One way to achieve this result is through monitoring devices like those supplied by BI. But a pioneering judge in Hawaii has demonstrated that it can also be accomplished without the technological assist. In the early 2000s, Steven Alm, a circuit judge in Honolulu, grew increasingly frustrated with what he viewed as a farcical probation system. The majority of the cases he saw were drug-related offenses, including property crimes such as burglaries and thefts from tourists' rental cars. Many of the defendants in his court received probation, but once they were back on the street, they might as well never have been convicted. Drug tests, for instance, were scheduled a full month in advance, even though the test could detect meth use only within the previous three days. Despite this, probationers still tested positive about half of the time, indicating that they couldn't stay clean for even that short interval.
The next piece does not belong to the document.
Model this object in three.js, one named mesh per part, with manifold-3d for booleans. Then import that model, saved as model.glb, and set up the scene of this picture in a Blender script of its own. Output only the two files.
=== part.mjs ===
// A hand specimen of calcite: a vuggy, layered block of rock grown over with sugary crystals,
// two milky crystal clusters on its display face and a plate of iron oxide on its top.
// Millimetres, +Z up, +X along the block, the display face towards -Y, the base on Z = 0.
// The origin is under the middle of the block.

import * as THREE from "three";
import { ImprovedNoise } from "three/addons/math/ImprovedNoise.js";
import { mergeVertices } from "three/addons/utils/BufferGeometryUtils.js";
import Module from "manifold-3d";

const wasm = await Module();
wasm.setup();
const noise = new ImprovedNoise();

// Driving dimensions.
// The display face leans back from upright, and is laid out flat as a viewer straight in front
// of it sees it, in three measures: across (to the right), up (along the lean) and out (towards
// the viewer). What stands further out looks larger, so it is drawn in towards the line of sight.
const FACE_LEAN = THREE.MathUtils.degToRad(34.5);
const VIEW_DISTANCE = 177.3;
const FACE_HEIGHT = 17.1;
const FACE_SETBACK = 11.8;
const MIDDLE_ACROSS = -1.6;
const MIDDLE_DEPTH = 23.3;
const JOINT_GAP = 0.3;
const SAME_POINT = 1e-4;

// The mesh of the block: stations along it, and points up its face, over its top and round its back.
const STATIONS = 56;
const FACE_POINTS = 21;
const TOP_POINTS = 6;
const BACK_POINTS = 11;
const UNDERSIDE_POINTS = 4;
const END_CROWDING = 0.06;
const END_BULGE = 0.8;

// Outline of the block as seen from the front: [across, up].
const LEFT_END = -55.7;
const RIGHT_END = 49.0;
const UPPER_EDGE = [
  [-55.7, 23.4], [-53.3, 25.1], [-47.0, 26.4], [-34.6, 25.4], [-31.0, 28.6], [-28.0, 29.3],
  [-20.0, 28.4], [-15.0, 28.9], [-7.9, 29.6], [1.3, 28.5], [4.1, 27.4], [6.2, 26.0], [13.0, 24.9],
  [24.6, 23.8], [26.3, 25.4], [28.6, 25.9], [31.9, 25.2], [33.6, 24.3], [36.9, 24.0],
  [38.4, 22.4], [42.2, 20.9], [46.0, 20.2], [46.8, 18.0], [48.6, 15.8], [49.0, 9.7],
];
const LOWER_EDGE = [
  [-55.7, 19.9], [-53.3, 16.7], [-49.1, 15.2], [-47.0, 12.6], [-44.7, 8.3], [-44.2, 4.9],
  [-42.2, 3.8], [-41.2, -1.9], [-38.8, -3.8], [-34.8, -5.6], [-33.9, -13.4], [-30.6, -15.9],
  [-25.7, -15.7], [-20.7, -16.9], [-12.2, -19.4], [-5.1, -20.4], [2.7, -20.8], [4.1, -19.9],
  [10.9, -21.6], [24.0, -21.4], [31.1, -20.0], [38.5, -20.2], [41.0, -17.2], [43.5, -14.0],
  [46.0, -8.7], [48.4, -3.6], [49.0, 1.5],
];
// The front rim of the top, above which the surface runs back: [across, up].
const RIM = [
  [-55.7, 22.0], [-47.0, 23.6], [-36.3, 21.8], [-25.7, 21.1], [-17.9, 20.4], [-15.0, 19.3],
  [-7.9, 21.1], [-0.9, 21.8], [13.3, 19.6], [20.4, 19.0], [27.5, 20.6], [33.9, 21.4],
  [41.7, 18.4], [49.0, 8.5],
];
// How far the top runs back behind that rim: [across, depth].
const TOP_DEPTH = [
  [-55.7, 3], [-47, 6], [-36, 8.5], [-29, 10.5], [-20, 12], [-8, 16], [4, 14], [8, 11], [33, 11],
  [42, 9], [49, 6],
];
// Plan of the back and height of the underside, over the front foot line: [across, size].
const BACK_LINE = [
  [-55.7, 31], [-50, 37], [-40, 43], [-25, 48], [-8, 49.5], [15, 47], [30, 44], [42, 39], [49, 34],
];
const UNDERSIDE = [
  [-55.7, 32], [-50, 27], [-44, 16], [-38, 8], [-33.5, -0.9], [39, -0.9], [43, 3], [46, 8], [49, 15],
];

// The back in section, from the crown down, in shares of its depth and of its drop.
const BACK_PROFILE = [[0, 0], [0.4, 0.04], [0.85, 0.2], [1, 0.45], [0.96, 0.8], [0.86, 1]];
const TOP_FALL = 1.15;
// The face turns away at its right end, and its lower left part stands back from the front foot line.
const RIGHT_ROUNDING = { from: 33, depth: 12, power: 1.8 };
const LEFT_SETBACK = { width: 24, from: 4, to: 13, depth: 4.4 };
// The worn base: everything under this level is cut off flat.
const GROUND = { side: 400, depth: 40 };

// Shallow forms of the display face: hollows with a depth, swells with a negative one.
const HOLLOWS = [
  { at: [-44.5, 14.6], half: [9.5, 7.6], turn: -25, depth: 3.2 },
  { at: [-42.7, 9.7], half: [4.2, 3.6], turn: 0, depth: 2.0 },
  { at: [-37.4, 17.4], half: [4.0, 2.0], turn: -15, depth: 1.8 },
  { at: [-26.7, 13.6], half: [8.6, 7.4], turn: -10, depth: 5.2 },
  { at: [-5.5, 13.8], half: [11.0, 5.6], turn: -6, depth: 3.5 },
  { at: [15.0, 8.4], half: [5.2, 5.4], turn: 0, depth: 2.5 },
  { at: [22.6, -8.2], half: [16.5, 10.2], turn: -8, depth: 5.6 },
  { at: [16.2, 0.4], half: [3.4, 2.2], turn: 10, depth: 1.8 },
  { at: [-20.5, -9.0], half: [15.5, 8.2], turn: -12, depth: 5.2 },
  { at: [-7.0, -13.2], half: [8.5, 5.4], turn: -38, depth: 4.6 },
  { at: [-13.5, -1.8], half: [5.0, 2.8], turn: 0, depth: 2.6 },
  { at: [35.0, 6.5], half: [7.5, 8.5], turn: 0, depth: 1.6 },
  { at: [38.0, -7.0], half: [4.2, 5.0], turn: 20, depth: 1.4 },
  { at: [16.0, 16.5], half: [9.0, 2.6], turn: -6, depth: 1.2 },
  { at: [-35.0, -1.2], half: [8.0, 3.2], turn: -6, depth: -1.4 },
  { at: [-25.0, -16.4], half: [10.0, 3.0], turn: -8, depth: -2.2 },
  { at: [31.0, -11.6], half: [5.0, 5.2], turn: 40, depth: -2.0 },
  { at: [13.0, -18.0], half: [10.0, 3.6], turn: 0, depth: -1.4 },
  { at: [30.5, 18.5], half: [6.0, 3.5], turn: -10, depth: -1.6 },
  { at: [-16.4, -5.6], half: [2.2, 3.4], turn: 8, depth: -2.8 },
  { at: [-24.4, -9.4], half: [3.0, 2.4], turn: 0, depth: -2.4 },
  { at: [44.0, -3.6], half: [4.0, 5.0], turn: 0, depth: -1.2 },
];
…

One reason for the backsliding, presumably, was that violators knew that in practice they had little to fear. Probation officers had limited time and resources, and to ask for a convict's probation to be revoked would require a great deal of work. Moreover, officers weren't always eager to send someone to prison for five years just for getting high. Since the probationers viewed the enforcers of their probation as lenient, overworked, and somewhat unpredictable, they correctly assumed there was a good chance they could get away with toking up at will.
Then, in 2004, Judge Alm decided to test the "swift and certain" paradigm. "It's something we always talk about in the sociology classes," he told me. "It just never happens in the criminal-justice system." Alm, a former U.S. attorney who was born in Hawaii, instituted what academics such as Kleiman describe as one of the most innovative and successful alternatives to incarceration in recent years. The basic tenet will be familiar to anyone who has ever trained a puppy: punishment must be consistent and immediate, in order to maintain a clear linkage between transgression and consequences. Alm began by assembling 34 probationers chosen because their profiles suggested they were especially incorrigible. He told them: "Everybody in this courtroom wants you to succeed on probation. But for you not to be in prison means you are making a deal with me to follow the rules. If you don't want to follow the rules, tell me now, and I will send you to prison."
The rules were simple: each probationer had to call in to the courthouse every weekday to find out whether he was required to come in for an observed urine test. These tests occurred frequently, and if a probationer ever failed a test or failed to report for a test or a meeting with his probation officer, he was locked away for two days and hauled before the judge for immediate continued sentencing. The justice system under Alm was a consistent and unforgiving machine, dispensing instant punishment for every transgression. The effect was to make life on the outside a little more like life on the inside, with strict, regular monitoring of everyone in the system. If you used illegal drugs, you would be caught.